Another piece of work is the completion of the virtio-rng system. This feature is useful in a virtual-machine environment. Guest operating systems typically have few sources of entropy. The virtio-rng system is a mechanism for the host operating system to provide entropy to a guest operating system. The guest side of this work was already completed in 2008. However, work on the host side (i.e., QEMU and KVM) got stalled for various reasons; hopefully, patches to complete the host side will be merged quite soon, Peter said.
A couple of questions at the end of the talk concerned the problem of live cloning a virtual machine image, including its memory (i.e., the virtual machine is not shut down and rebooted). In this case, the randomness pool of the cloned kernel will be duplicated in each virtual machine, which is a security problem. There is currently no way to invalidate the randomness pool in the clones, by (say) setting the clone's entropy count to zero. Peter thinks a (kernel) solution to this problem is probably needed.

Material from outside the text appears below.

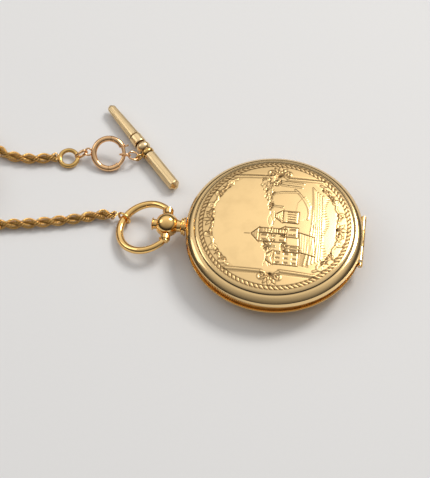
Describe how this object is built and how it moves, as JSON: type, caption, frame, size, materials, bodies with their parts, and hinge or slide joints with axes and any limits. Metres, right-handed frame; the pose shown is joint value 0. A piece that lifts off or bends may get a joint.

Interest in high-quality random numbers has increased in parallel with the increasing demands to secure stored data and network communications with high-quality cryptographic keys. However, as various examples in Peter's talk demonstrated, there are many pitfalls to be wary of when dealing with random numbers. As HWRNGs become more prevalent, the task of obtaining high-quality randomness will become easier. But even if such hardware becomes universally available, it will still be necessary to deal with legacy systems that don't have a HWRNG for a long time. Furthermore, even with a near infinite supply of randomness it is still possible to make subtle but dangerous errors when dealing with random numbers.